In the interim Budget, the government has unveiled two programmes providing economic assistance to the needy sections of society. These include the income support scheme for small farmers and a new pension scheme for low-earning workers in the unorganised sector. Under the Pradhan Mantri Kisan Samman Nidhi (PM-KISAN), the government will be providing direct income support at the rate of Rs 6,000 per year to vulnerable landholding farmer families having cultivable land up to 2 hectares. PM-KISAN is expected to cover 120 million small and marginal farmers and cost Rs 75,000 crore annually. For the unorganised sector workers with a monthly income of up to Rs 15,000, the government has unveiled a mega pension scheme called Pradhan Mantri Shram-Yogi Maandhan. This pension policy will provide them an assured monthly pension of Rs 3,000 from the age of 60 on a monthly contribution ranging from Rs 55 to Rs 100 during their working age.
However, both these programmes are likely to face serious implementation hurdles. In the PM-KISAN payout, for instance, the key element is land ownership records. According to figures on the website of the Union Department of Land Resources, just 15 states and Union territories have completed over 95 per cent digitisation of land records. So over half the states are likely to struggle in implementing the scheme. Moreover, in most states, updating these land records continues to be a major problem. It is well known that poor land records, including benami property, are an endemic problem in most states. If, as expected, the government pushes through two instalments of PM-KISAN, of Rs 2,000 each, before the general elections in May this year, one cannot rule out considerable exclusion and inclusion errors. This will lead to predictable discontent. Also, linking farm income support to land ownership will lead to excluding landless labourers and tenant farmers, potentially creating further social tensions.

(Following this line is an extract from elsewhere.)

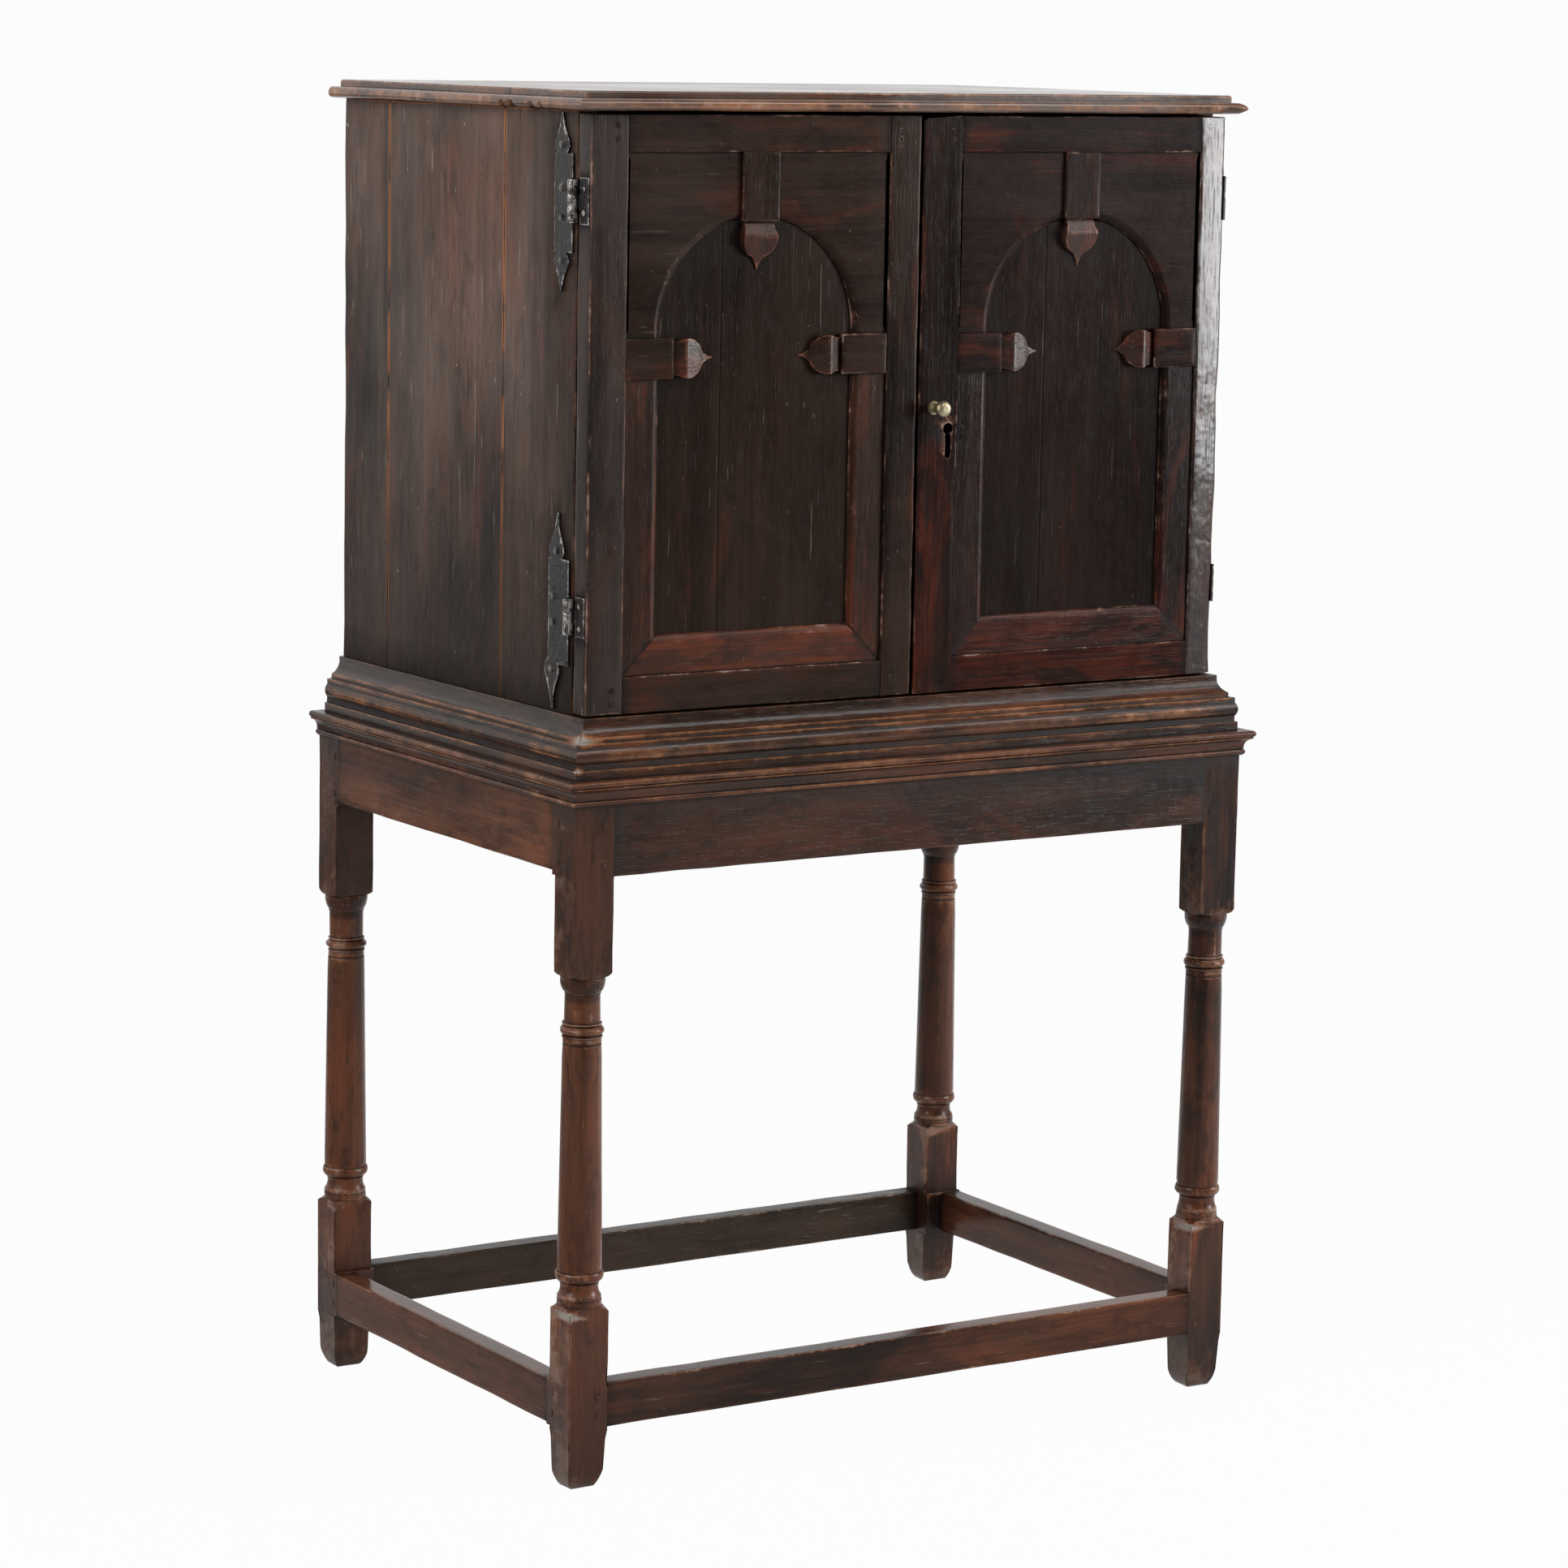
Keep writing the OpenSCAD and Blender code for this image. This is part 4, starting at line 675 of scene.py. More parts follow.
def islands(bm: bmesh.types.BMesh) -> list[list[Vert]]:
    """Lists the vertices of each loose solid of a mesh."""
    bm.verts.ensure_lookup_table()
    bm.verts.index_update()
    seen: set[int] = set()
    groups = []
    for start in bm.verts:
        if start.index in seen:
            continue
        seen.add(start.index)
        group, ends = [], [start]
        while ends:
            vert = ends.pop()
            group.append(vert)
            for edge in vert.link_edges:
                other = edge.other_vert(vert)
                if other.index not in seen:
                    seen.add(other.index)
                    ends.append(other)
        groups.append(group)
    return groups


def spans(group: list[Vert]) -> list[Band]:
    """Lists the lowest and highest place of some vertices on each axis."""
    return [(min(v.co[i] for v in group), max(v.co[i] for v in group)) for i in range(3)]


def add_object(name: str, data: bpy.types.ID) -> bpy.types.Object:
    """Makes an object of a mesh, lamp or camera and puts it in the scene."""
    obj = bpy.data.objects.new(name, data)
    bpy.context.scene.collection.objects.link(obj)
    return obj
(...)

Similarly, there are practical problems in implementing the Pradhan Mantri Shram-Yogi Maandhan as well. For one, identifying the beneficiary is a complicated process. While the government has said it will depend on self-certification, verifying the correctness of claims will be a humongous task. To prevent misuse of the scheme, the government, which has to make a matching contribution to the pension fund, has to put in a mechanism to properly identify the beneficiaries. Moreover, what happens when a beneficiary who is earning less than Rs 15,000 per month now starts earning more than the threshold in the future? Another tricky aspect is that the monthly pension is pegged at Rs 3,000, which is double the minimum pension in the organised sector. As such, the scheme puts the workers in the formal sector at a disadvantage and creates a disincentive towards formalisation of the economy. Given the hurdles in identifying beneficiaries, it is unclear why the government could not channel this help via the Public Provident Fund scheme instead of launching a scheme. The redeeming feature, however, is that the government did not give in to the ultra-populist pressure from the Rahul Gandhi-led Congress party, which has announced a minimum income guarantee scheme for all Indians if it came to power after the Lok Sabha elections.